Gare au biais ! Deux problèmes classiques peuvent, en fait, survenir. Primo, l’échantillon risque de ne pas être représentatif. C’est bien entendu le cas d’un micro-trottoir : il donne la parole à monsieur Tout-le-Monde mais ce n’est en rien représentatif. Ensuite, même si le nombre de sondés est suffisant, encore faut-il qu’il n’y ait pas de biais de sélection dans l’échantillon. C’est le cas, par exemple, lorsqu’une corporation ou une organisation spécifique ” sonde ” ses propres membres par rapport à des questions en lien avec ladite corporation ou organisation. C’est peut-être intéressant pour un usage interne, mais rendre ces résultats universels serait une erreur puisque la seule affiliation à l’organisation ” sélectionne ” les répondants. Il est, par exemple, inutile de se demander si les membres de la NRA aux Etats-Unis sont pour ou contre une modification de la législation sur le port d’armes à feu…

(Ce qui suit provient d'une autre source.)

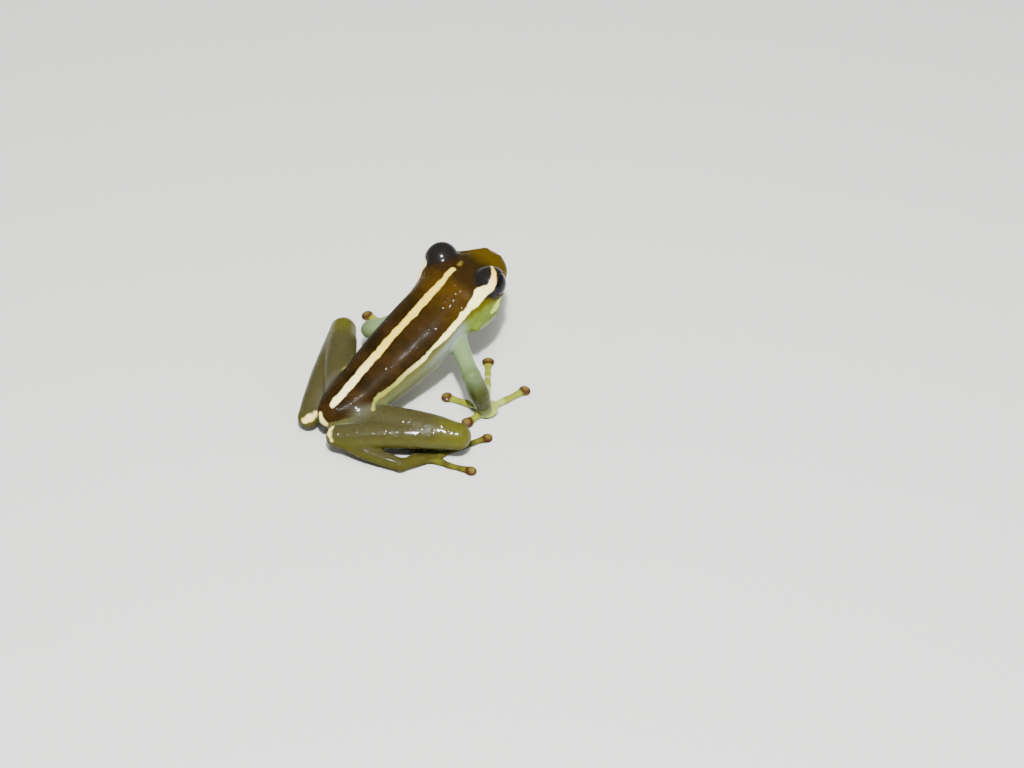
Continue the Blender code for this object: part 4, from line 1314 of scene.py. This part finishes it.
# A plain pale floor under plain studio lights. The flash stands close to the camera and lights
# the frog, sparkle stands at the same spot and shows only in the wet skin and the eyes, and soft
# lamps stand round them.
FLOOR_HALF = 1.0
FLOOR_GREY = (0.56, 0.56, 0.54, 1)
FLOOR_ROUGHNESS = 0.8
WORLD_GREY = (0.9, 0.92, 0.95, 1)
WORLD_STRENGTH = 0.2
corners = ((-1, -1), (1, -1), (1, 1), (-1, 1))
floor_corners = [(x * FLOOR_HALF, y * FLOOR_HALF, 0) for x, y in corners]
floor_mesh = bpy.data.meshes.new("floor")
floor_mesh.from_pydata(floor_corners, [], [(0, 1, 2, 3)])
floor = bpy.data.objects.new("floor", floor_mesh)
bpy.context.scene.collection.objects.link(floor)
floor_paint = bpy.data.materials.new("floor")
floor_paint.use_nodes = True
floor_shader = floor_paint.node_tree.nodes["Principled BSDF"]
floor_shader.inputs["Base Color"].default_value = FLOOR_GREY
floor_shader.inputs["Roughness"].default_value = FLOOR_ROUGHNESS
floor_mesh.materials.append(floor_paint)

toward_camera = place * MM
flash_spot = toward_camera * 0.92 + above * 0.12
key_spot = toward_camera * 1.05 + above * 0.22
# Name, place, size, power, whether it lights matt skin and whether wet skin mirrors it
LIGHTS = (
    ("flash", flash_spot, 0.02, 4.4, True, False),
    ("sparkle", flash_spot, 0.05, 9.0, False, True),
    ("key", key_spot, 0.2, 2.4, True, False),
    ("fill", Vector((-0.5, -0.35, 0.3)), 0.5, 2.2, True, False),
    ("rim", Vector((0.5, 0.3, 0.3)), 0.5, 1.0, True, False),
)
for name, spot, size, power, lighting, mirrored in LIGHTS:
    light_data = bpy.data.lights.new(name, "AREA")
    light_data.size = size
    light_data.energy = power
    light = bpy.data.objects.new(name, light_data)
    light.location = spot
    light.rotation_euler = (-spot).to_track_quat("-Z", "Y").to_euler()
    light.visible_diffuse = lighting
    light.visible_glossy = mirrored
    bpy.context.scene.collection.objects.link(light)
world = bpy.data.worlds.new("studio")
world.use_nodes = True
background = world.node_tree.nodes["Background"]
background.inputs["Color"].default_value = WORLD_GREY
background.inputs["Strength"].default_value = WORLD_STRENGTH
bpy.context.scene.world = world
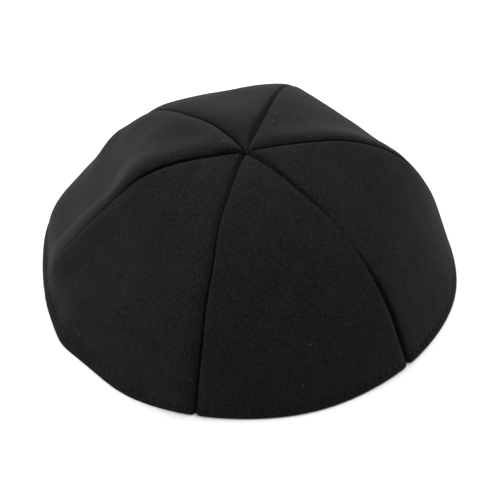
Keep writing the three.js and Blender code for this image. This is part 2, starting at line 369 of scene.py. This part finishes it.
def down_the_seam(values, z):
    """What the values at the six places down a seam come to at some heights."""
    return np.interp(share_down(z), PLACES, values)


def foot_fade(z):
    """0 at the rim, and 1 from the top of the foot upwards."""
    return np.clip(z / FOOT_FADE, 0, 1)


def seam_sink(seam, distance, z):
    """How deep the cloth is tucked in beside a seam, at a distance from it and a height."""
    tuck = TUCKS[seam.name]
    depth = down_the_seam(tuck.depths, z) * (RIM_SHARE + (1 - RIM_SHARE) * foot_fade(z))
    share = distance / tuck.width
    return depth * (soft_step(share, CREVICE, CREVICE_EDGE) + SHOULDER_SHARE * hump(share, 0, SHOULDER))


def padding_lift(seam, side, distance, other, z):
    """How high the padding of a seam's side stands, at distances from that seam and the gore's other one."""
    padding = PADDINGS[seam.name, side]
    height = down_the_seam(padding.heights, z) * foot_fade(z)
    rise = (1 - np.exp(-distance / padding.rise)) * (1 - np.exp(-other / OTHER_SEAM_FADE))
    return height * rise * hump(distance, 0, padding.reach)


def groove_depth(groove, z, beat):
    """How deep a groove of the hem is at a height. beat is 1 at a stitch and -1 between two."""
    return (groove.depth + groove.beat * beat) * hump(z, groove.z, groove.half_height)


def rim_sink(z):
    """How far the skin is drawn in at the turned edge, which is round where it meets the surface."""
    below = np.clip(RIM_RADIUS - z, 0, RIM_RADIUS)
    return RIM_RADIUS - np.sqrt(RIM_RADIUS**2 - below**2)


def allowance_height(distance):
    """How far the seam allowance stands into the cap at a distance from the seam."""
    ridge = ALLOWANCE_RISE * np.exp(-((distance / ALLOWANCE_REACH) ** 4))
    return ridge - INSIDE_CREVICE_DEPTH * np.exp(-distance / INSIDE_CREVICE_WIDTH)


def unevenness(points, from_seam, z, seed):
    """How far the small soft waves push a grid of points outwards."""
    shift = Vector((seed * WAVE_SHIFT_X, seed * WAVE_SHIFT_Y, 0))
    flat_points = points.reshape(-1, 3)
    values = np.empty(len(flat_points))
    for place, point in enumerate(flat_points):
        where = Vector(point)
        values[place] = sum(wave.height * noise.noise(where / wave.length + shift) for wave in WAVES)
    calm = np.clip(from_seam / WAVE_FADE, 0, 1) * np.clip(z / WAVE_FADE, 0, 1)
    return values.reshape(z.shape) * calm


def row_heights():
    """Heights of the rows from just below the crown to the rim, close together at the hem."""
    dome = HEIGHT * (1 - np.linspace(0, share_down(HEM_ZONE), DOME_ROWS + 1)[1:] ** ROW_POWER)
    hem = HEM_ZONE * (1 - np.linspace(0, 1, HEM_ROWS + 1)[1:]) ** HEM_ROW_POWER
    return np.concatenate([dome, hem])


def column_places():
    """Shares across a gore, crowded beside the two seams."""
    even = np.linspace(0, 1, COLUMNS + 1)
    return even - EDGE_CROWDING * np.sin(2 * math.pi * even) / (2 * math.pi)


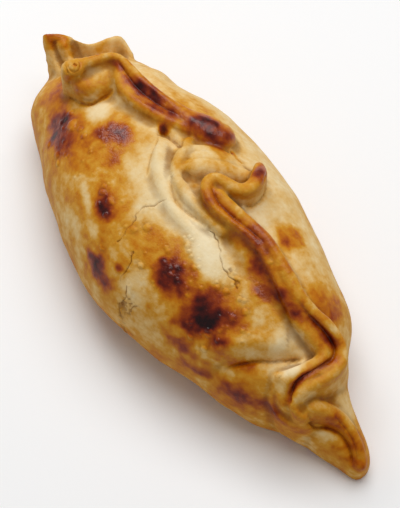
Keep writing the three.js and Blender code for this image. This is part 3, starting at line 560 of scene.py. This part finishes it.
def body_rings():
    angle = np.arange(BODY_SIDES) / BODY_SIDES * 2 * math.pi
    x, middle, half_width, crown, belly = (column[:, None] for column in body_ribs.T)
    rise = np.sin(angle)[None]
    upper = belly + (crown - belly) * signed_power(rise, CROWN_ROUNDNESS)
    lower = belly + (belly + BELLY_DROP) * signed_power(rise, BELLY_ROUNDNESS)
    y = middle + half_width * signed_power(np.cos(angle)[None], SIDE_ROUNDNESS)
    z = np.where(rise >= 0, upper, lower)
    return np.stack([np.broadcast_to(x, y.shape), y, z], -1)


def crown_height(x, y):
    """Height of the body's upper surface over points of the table."""
    middle, half_width, crown, belly = (
        np.interp(x, body_ribs[:, 0], body_ribs[:, column]) for column in range(1, 5)
    )
    across = np.minimum(1, np.abs(y - middle) / half_width) ** (1 / SIDE_ROUNDNESS)
    return belly + (crown - belly) * np.sqrt(1 - across**2) ** CROWN_ROUNDNESS


def fold_face(foot, top, swell):
    """Section points from a fold's foot up to its rounded edge, without the last."""
    run = top[0] - foot[0]
    rise = top[1] - foot[1]
    length = math.hypot(run, rise)
    t = np.arange(FACE_STEPS) / FACE_STEPS
    out = swell * np.sin(math.pi * t) / length
    across = foot[0] + run * t + abs(rise) * out * np.sign(foot[0])
    return np.stack([across, foot[1] + rise * t + abs(run) * out], 1)


def fold_ring(station, along, bulge):
    x, y, z, radius, near, far = station
    across = np.array([along[1], -along[0]]) / np.hypot(*along)

    def foot(reach):
        place = np.array([x, y]) + across * reach
        return np.array([reach, crown_height(*place) - FACE_SINK])

    angle = np.linspace(-EDGE_HANG, math.pi + EDGE_HANG, EDGE_STEPS + 1)
    edge = np.stack([radius * np.cos(angle), z - radius + radius * np.sin(angle)], 1)
    near_foot = foot(near)
    far_foot = foot(-far)
    keel = [[0, min(near_foot[1], far_foot[1], z - radius) - KEEL_DROP]]
    section = np.concatenate([
        fold_face(near_foot, edge[0], bulge),
        edge,
        fold_face(far_foot, edge[-1], 0)[::-1],
        keel,
    ])
    flat = np.array([x, y]) + section[:, :1] * across
    return np.column_stack([flat, section[:, 1]])


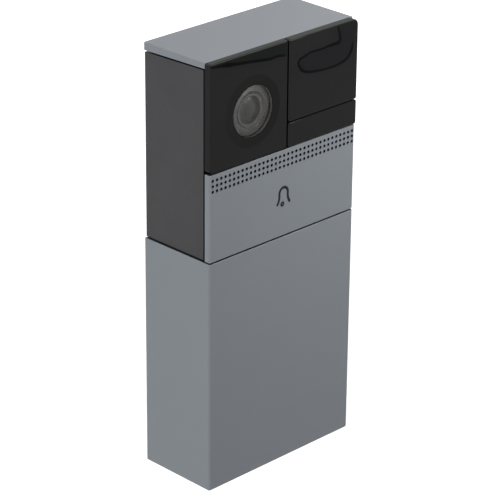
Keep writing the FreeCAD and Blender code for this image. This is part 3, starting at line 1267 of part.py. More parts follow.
NODES = {
    "rear_housing": rear_housing,
    "top_cap": top_cap,
    "lower_cover": lower_cover,
    "cover_screw": cover_screw,
    "screw_insert": screw_insert,
    "front_chassis": front_chassis,
    "chassis_gasket": chassis_gasket,
    "chassis_screws": chassis_screws,
    "camera_fascia": camera_fascia,
    "infrared_window": infrared_window,
    "motion_sensor_lens": motion_sensor_lens,
    "call_button": call_button,
    "bell_icon": bell_icon,
    "button_clips": button_clips,
    "lens_window": lens_window,
    "camera_bezel": camera_bezel,
    "lens_barrel": lens_barrel,
    "lens_elements": lens_elements,
    "lens_holder": lens_holder,
    "image_sensor": image_sensor,
    "camera_board": camera_board,
    "camera_ribbon": camera_ribbon,
    "sensor_board": sensor_board,
    "infrared_leds": infrared_leds,
    "light_sensor": light_sensor,
    "motion_sensor": motion_sensor,
    "main_board": main_board,
    "board_screws": board_screws,
    "main_board_chips": main_board_chips,
    "shield_can": shield_can,
    "wifi_antenna": wifi_antenna,
    "speaker_gasket": speaker_gasket,
    "speaker_frame": speaker_frame,
    "speaker_cone": speaker_cone,
    "speaker_magnet": speaker_magnet,
    "microphone": microphone,
    "microphone_boot": microphone_boot,
    "switch_board": switch_board,
    "call_switch": call_switch,
    "switch_plunger": switch_plunger,
    "service_board": service_board,
    "usb_socket": usb_socket,
    "reset_switch": reset_switch,
    "reset_plunger": reset_plunger,
    "reset_button": reset_button,
    "battery_holder": battery_holder,
    "battery_cells": battery_cells,
    "battery_bridge": battery_bridge,
    "battery_contacts": battery_contacts,
    "wall_bracket": wall_bracket,
}

os.makedirs("parts", exist_ok=True)
for node, make in NODES.items():
    shape = make()
    box_size = shape.BoundBox
    print(node, "solids", len(shape.Solids), "valid", shape.isValid(),
          "volume %.1f" % shape.Volume,
          "x %.2f..%.2f y %.2f..%.2f z %.2f..%.2f" % (box_size.XMin, box_size.XMax, box_size.YMin,
                                                     box_size.YMax, box_size.ZMin, box_size.ZMax))
    shape.exportStep("parts/" + node + ".step")
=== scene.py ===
# %% [markdown]
# # A video door phone, dressed for its picture
# The model comes from a CAD program with every piece at its real size: the case, the front plates, the
# sliding battery cover and all that is inside. Here each piece gets the surface that it has in the hand,
# and no shape is added to it. All lengths are in metres.

# %% Load the packed model
import math

import bpy
from mathutils import Matrix, Vector


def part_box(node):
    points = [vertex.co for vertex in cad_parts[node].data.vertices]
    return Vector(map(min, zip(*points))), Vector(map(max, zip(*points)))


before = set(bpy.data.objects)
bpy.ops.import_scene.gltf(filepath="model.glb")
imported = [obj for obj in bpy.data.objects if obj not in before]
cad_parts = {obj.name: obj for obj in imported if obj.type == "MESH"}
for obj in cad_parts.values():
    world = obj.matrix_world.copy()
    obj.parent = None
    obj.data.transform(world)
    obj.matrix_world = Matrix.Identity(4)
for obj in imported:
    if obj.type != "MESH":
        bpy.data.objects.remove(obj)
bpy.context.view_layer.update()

MM = 0.001

# %% [markdown]
# ## The camera
# A long lens from a little above the front left corner gives the calm, nearly parallel edges of a
# catalogue picture. It could be aimed by hand, but a direction, a distance and a focal length that were
# worked out from the corners of the phone are easier to keep: the camera looks along `ahead`, and
# `right` and `above` are the two edges of its picture.

# %% Camera
YAW = math.radians(44.81)
PITCH = math.radians(24.06)
ROLL = math.radians(0.51)
FOCAL_PIXELS = 2468
PICTURE_PIXELS = 500
SENSOR_MM = 36
CAMERA_DISTANCE = 0.7652
MIDDLE = Vector((0, 0, 0.07))
AIM_RIGHT = -0.00018
AIM_ABOVE = -0.00187

ahead = Vector((math.sin(YAW) * math.cos(PITCH), math.cos(YAW) * math.cos(PITCH), -math.sin(PITCH)))
level = Vector((math.cos(YAW), -math.sin(YAW), 0))
upright = level.cross(ahead)
right = math.cos(ROLL) * level + math.sin(ROLL) * upright
above = math.cos(ROLL) * upright - math.sin(ROLL) * level

lens = bpy.data.cameras.new("studio_camera")
lens.sensor_width = SENSOR_MM
lens.lens = FOCAL_PIXELS / PICTURE_PIXELS * SENSOR_MM
lens.clip_start = 0.05
lens.clip_end = 20
camera = bpy.data.objects.new("studio_camera", lens)
bpy.context.scene.collection.objects.link(camera)
place = MIDDLE + AIM_RIGHT * right + AIM_ABOVE * above - CAMERA_DISTANCE * ahead
turn = Matrix((right, above, -ahead)).transposed().to_4x4()
camera.matrix_world = Matrix.Translation(place) @ turn
bpy.context.scene.camera = camera
bpy.context.scene.view_settings.view_transform = "Standard"
print("camera at", [round(value, 4) for value in place], "lens", round(lens.lens, 1), "mm")

# %% [markdown]
# ## Writing shaders as sums
# A node graph drawn by hand is hard to read back as code. `Signal` wraps one output socket, so that a mask
# is written as `1 - grain * 0.5`, and each operator adds its own Math node.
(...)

Secundo, la formulation des questions risque toujours d’être suggestive ou trop évidente. C’est souvent le cas en matière d’enquêtes sur des questions de société ou sur des thèmes politiques. En économie, on apprend que le consommateur cherche à maximiser son utilité : plus il dispose de choses qui lui sont utiles, plus il est satisfait. Dès lors, des questions de type : ” êtes-vous pour une plus large couverture des soins de santé, des pensions plus élevées ou une commune plus verte ? ” n’ont aucun sens. Bien sûr qu’une immense majorité répondra par l’affirmative. Mais en quoi peut-on utiliser un tel résultat pour justifier une politique économique ? En effet, on apprend en économie que les besoins ” illimités ” des consommateurs sont confrontés à une contrainte budgétaire. Dès lors, une question correcte dans une enquête devrait proposer un choix : ” êtes-vous pour ou contre une plus large couverture de soins de santé en échange d’une taxe supplémentaire ? ” D’office, la réponse sera moins évidente…

Pour éviter de mettre le sondé devant des choix douloureux, de nombreuses enquêtes ont trouvé la solution miracle : le tiers payant ! C’est ainsi qu’apparaissent des questions du style : ” trouvez-vous que les grandes fortunes (ou les grandes entreprises) contribuent suffisamment à l’impôt ? ” L’individu sondé, convaincu qu’il ne fait pas partie du groupe visé, répondra avec le sourire que bien entendu ” les autres ” ne contribuent pas assez.

C’en est donc assez de ces sondages mal conçus qui feraient croire que la population est ” massivement ” en faveur de telle ou telle mesure fiscale. L’approbation repose uniquement sur le fait que la population pense ne jamais payer la facture et n’évalue pas correctement toutes les conséquences de la mesure. Ce n’est pas une manière de faire de la politique. La responsabilité publique est justement d’internaliser un maximum de conséquences de telle ou telle mesure et de viser le bien-être collectif en tenant compte de la contrainte budgétaire. Dès lors, le débat sur la fiscalité, par exemple, mais que l’on pourrait étendre à d’autres aspects de la politique économique, doit se détacher de ces sondages qui ne veulent en fait rien dire.